### TO BE DONE
Repeat exactly the lines running from the line that contains "for (const [word, side]" to the line that contains "obj.parent = empty"; include both ends and add nothing.

### TASK DATA
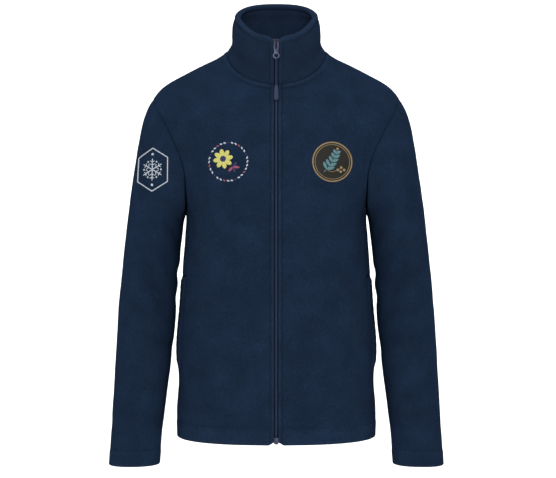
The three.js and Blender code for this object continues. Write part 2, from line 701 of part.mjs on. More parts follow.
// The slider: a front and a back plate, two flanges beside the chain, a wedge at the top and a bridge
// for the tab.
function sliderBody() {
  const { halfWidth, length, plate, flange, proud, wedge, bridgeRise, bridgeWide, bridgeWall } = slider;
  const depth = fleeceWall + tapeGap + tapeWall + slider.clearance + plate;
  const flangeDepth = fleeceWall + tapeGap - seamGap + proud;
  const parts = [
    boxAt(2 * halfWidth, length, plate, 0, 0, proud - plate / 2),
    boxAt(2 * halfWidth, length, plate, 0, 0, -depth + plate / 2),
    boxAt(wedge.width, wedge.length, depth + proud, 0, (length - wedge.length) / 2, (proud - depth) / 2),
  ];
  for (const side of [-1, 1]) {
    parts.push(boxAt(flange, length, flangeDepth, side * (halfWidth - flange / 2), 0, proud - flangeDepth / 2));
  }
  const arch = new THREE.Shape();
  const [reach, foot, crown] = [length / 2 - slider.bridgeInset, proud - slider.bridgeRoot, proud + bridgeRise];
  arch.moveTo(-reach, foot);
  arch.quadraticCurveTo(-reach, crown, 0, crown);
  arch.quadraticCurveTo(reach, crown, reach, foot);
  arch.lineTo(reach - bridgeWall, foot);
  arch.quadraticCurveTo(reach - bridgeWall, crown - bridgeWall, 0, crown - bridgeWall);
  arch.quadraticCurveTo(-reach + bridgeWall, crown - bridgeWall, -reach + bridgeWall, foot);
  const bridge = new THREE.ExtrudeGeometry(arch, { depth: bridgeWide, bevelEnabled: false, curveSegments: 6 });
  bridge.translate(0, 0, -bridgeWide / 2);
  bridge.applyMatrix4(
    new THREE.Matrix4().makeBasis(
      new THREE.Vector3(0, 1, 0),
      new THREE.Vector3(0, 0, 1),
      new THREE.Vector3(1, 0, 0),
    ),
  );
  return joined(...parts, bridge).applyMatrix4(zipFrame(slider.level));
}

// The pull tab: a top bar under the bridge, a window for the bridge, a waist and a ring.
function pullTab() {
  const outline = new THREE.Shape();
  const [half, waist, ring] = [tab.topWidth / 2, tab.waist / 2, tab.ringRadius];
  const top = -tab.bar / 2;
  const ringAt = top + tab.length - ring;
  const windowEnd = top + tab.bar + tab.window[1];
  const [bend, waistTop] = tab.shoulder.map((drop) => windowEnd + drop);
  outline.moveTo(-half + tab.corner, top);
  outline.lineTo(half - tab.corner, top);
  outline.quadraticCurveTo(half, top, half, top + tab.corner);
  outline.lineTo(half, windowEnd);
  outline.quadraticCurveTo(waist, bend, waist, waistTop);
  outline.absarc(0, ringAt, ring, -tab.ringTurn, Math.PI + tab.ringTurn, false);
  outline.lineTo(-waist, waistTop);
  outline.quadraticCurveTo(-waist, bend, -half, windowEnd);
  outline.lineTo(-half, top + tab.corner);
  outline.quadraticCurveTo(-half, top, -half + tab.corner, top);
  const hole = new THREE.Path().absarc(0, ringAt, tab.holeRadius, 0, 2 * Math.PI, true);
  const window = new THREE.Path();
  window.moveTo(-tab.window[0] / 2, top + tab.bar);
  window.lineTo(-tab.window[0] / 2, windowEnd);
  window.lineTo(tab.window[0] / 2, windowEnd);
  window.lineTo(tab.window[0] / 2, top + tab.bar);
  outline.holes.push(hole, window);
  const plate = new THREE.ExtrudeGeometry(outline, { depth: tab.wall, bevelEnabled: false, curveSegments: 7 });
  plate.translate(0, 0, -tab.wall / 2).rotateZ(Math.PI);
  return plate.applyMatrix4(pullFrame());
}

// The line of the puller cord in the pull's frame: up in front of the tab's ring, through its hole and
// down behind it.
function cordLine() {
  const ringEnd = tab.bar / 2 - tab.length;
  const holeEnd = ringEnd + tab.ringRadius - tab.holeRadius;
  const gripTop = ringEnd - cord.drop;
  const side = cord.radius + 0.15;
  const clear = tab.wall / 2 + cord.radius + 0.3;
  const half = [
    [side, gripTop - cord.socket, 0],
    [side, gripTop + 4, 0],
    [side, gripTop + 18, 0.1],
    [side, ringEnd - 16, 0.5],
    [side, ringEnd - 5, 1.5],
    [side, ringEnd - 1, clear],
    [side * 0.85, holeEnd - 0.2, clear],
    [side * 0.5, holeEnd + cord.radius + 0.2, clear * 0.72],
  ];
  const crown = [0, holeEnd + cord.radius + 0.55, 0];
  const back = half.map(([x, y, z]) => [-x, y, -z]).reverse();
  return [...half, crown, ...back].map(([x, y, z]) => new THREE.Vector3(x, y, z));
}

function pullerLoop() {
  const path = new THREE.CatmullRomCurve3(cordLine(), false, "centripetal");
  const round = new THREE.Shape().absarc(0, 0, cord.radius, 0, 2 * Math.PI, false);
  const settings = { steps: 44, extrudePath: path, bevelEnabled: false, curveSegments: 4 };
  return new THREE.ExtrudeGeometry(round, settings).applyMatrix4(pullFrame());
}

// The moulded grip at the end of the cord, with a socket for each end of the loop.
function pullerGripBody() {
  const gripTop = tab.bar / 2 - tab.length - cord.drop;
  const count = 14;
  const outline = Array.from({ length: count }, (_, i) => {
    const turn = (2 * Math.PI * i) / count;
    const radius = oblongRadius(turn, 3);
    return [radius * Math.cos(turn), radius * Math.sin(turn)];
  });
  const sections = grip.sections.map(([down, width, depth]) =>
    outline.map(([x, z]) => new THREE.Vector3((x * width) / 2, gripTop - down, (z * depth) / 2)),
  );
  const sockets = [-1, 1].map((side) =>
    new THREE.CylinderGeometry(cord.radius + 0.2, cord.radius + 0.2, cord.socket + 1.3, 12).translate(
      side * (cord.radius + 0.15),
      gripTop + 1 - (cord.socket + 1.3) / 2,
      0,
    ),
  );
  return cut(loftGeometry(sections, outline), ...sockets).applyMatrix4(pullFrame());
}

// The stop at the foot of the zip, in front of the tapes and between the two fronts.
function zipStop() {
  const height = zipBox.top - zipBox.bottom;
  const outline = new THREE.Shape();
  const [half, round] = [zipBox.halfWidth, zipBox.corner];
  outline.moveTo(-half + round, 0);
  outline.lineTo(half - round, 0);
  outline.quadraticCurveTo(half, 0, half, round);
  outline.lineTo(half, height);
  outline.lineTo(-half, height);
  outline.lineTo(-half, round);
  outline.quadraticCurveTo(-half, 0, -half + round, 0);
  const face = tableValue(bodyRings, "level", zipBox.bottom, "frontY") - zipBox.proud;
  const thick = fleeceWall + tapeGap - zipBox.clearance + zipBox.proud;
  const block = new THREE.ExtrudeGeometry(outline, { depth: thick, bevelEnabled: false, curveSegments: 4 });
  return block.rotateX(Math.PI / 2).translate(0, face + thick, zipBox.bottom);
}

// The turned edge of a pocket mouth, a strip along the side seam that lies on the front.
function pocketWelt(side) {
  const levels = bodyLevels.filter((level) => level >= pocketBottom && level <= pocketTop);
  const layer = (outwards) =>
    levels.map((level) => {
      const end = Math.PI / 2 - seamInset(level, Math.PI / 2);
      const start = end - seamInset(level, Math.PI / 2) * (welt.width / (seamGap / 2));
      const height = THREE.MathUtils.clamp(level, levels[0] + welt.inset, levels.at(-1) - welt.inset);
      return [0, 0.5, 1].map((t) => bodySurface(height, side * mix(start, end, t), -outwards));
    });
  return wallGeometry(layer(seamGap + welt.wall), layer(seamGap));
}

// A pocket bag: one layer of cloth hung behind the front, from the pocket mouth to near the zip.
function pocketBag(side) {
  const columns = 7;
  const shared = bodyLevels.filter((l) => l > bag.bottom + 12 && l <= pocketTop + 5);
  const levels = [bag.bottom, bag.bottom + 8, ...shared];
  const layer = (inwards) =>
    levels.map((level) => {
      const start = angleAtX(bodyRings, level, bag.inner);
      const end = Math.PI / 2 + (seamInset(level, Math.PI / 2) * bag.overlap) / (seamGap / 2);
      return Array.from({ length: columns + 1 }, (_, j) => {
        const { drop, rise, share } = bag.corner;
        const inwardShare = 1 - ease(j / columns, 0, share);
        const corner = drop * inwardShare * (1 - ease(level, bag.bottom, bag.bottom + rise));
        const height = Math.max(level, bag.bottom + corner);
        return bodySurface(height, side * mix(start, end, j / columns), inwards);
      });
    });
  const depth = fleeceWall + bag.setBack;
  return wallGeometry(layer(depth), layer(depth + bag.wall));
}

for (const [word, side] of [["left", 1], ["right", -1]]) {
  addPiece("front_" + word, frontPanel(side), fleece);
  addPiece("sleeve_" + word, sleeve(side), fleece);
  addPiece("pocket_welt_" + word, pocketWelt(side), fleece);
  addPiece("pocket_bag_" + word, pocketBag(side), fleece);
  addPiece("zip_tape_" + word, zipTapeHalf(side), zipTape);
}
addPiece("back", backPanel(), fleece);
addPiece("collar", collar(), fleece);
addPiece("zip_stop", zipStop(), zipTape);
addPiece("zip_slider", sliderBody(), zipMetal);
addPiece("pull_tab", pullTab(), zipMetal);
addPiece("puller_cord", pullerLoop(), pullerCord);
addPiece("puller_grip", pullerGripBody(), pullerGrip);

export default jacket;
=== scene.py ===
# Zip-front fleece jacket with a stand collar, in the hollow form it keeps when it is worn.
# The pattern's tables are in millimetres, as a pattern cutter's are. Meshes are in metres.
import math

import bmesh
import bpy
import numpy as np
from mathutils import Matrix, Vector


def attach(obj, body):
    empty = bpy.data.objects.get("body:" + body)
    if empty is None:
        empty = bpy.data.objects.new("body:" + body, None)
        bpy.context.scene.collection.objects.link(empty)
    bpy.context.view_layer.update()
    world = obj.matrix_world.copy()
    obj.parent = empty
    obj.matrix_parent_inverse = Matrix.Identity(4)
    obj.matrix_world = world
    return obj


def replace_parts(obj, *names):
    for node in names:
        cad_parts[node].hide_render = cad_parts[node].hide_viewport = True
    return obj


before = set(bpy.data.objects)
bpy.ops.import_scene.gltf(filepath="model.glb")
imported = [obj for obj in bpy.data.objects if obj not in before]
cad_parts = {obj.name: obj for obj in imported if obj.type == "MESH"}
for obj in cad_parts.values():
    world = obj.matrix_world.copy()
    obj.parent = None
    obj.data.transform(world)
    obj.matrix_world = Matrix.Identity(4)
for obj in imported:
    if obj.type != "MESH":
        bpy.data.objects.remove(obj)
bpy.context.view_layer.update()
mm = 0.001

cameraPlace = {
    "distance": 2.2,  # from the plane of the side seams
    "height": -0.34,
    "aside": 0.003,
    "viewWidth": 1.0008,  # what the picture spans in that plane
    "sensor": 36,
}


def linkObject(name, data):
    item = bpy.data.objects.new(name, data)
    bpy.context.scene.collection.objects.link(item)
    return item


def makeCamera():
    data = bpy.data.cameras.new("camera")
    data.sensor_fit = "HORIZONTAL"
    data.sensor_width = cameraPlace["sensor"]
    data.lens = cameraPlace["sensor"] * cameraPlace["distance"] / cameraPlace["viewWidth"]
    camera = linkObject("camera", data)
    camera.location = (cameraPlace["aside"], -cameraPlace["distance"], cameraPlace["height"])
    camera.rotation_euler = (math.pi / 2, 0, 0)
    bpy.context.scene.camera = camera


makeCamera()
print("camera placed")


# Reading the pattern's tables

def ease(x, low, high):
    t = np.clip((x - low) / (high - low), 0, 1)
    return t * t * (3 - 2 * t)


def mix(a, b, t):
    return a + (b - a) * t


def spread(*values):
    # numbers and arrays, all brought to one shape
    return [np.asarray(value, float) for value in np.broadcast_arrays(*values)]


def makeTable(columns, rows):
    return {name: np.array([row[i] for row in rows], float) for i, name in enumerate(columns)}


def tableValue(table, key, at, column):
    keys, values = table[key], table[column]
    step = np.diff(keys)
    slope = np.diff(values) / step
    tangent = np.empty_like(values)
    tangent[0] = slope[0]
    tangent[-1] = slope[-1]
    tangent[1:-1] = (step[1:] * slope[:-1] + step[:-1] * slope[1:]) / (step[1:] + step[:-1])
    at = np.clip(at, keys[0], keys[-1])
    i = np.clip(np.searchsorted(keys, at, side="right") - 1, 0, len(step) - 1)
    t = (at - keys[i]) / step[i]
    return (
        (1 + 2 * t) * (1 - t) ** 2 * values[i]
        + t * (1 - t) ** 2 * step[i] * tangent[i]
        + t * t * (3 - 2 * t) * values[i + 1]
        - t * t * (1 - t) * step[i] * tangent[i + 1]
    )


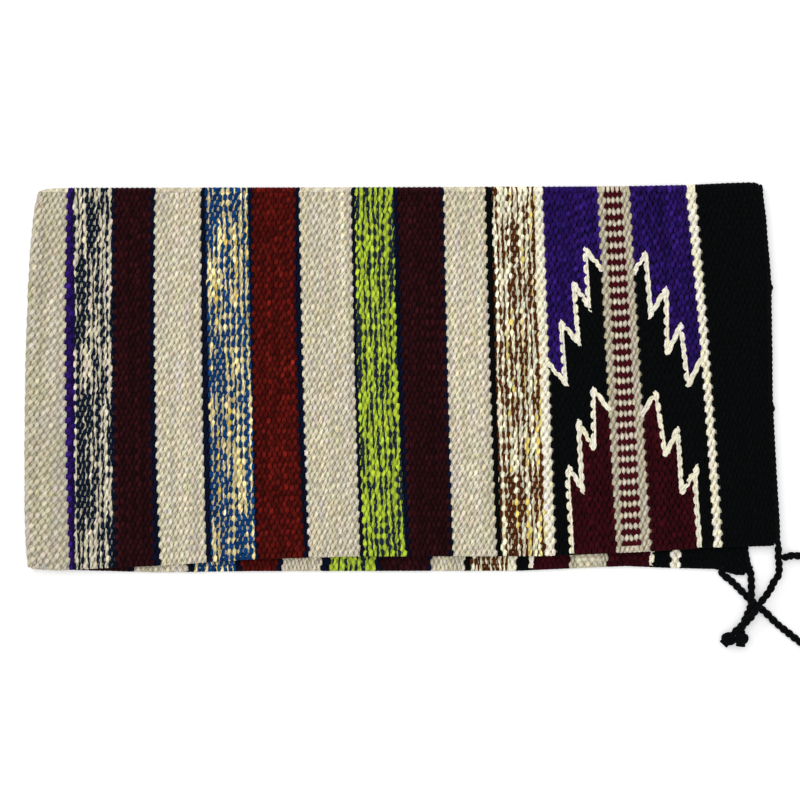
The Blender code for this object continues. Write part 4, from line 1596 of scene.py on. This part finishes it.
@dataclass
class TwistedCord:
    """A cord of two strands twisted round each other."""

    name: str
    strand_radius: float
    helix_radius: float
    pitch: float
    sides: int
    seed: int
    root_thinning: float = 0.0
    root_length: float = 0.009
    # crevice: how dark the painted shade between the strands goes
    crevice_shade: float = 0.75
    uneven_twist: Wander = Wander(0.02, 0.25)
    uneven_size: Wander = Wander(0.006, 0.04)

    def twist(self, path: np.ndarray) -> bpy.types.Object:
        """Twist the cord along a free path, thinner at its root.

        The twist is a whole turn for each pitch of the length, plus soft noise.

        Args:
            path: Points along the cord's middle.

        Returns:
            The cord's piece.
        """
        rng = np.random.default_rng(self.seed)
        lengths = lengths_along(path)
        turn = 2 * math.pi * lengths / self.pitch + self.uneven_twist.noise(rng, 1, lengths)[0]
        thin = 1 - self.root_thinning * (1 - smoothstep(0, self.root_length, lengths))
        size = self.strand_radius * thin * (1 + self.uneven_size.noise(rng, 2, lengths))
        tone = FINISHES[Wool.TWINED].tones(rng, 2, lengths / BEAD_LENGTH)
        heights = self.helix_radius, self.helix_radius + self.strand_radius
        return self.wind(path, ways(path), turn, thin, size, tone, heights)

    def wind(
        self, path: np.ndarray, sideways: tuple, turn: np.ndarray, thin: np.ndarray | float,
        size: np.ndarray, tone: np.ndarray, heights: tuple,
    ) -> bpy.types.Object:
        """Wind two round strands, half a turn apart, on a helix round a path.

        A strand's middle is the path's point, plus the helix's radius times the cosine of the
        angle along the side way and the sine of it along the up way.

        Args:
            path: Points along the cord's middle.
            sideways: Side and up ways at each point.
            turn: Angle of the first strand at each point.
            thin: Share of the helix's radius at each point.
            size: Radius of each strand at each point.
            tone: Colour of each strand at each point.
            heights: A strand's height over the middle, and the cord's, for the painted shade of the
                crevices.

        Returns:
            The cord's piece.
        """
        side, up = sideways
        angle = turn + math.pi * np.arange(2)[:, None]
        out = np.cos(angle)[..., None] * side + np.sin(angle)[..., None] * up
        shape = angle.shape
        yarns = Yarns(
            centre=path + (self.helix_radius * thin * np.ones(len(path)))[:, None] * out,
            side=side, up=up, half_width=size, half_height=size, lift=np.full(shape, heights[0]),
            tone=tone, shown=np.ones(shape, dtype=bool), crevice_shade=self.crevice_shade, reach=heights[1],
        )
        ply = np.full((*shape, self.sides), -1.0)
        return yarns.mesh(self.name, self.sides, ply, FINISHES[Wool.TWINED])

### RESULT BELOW
for (const [word, side] of [["left", 1], ["right", -1]]) {
  addPiece("front_" + word, frontPanel(side), fleece);
  addPiece("sleeve_" + word, sleeve(side), fleece);
  addPiece("pocket_welt_" + word, pocketWelt(side), fleece);
  addPiece("pocket_bag_" + word, pocketBag(side), fleece);
  addPiece("zip_tape_" + word, zipTapeHalf(side), zipTape);
}
addPiece("back", backPanel(), fleece);
addPiece("collar", collar(), fleece);
addPiece("zip_stop", zipStop(), zipTape);
addPiece("zip_slider", sliderBody(), zipMetal);
addPiece("pull_tab", pullTab(), zipMetal);
addPiece("puller_cord", pullerLoop(), pullerCord);
addPiece("puller_grip", pullerGripBody(), pullerGrip);

export default jacket;
=== scene.py ===
# Zip-front fleece jacket with a stand collar, in the hollow form it keeps when it is worn.
# The pattern's tables are in millimetres, as a pattern cutter's are. Meshes are in metres.
import math

import bmesh
import bpy
import numpy as np
from mathutils import Matrix, Vector


def attach(obj, body):
    empty = bpy.data.objects.get("body:" + body)
    if empty is None:
        empty = bpy.data.objects.new("body:" + body, None)
        bpy.context.scene.collection.objects.link(empty)
    bpy.context.view_layer.update()
    world = obj.matrix_world.copy()
    obj.parent = empty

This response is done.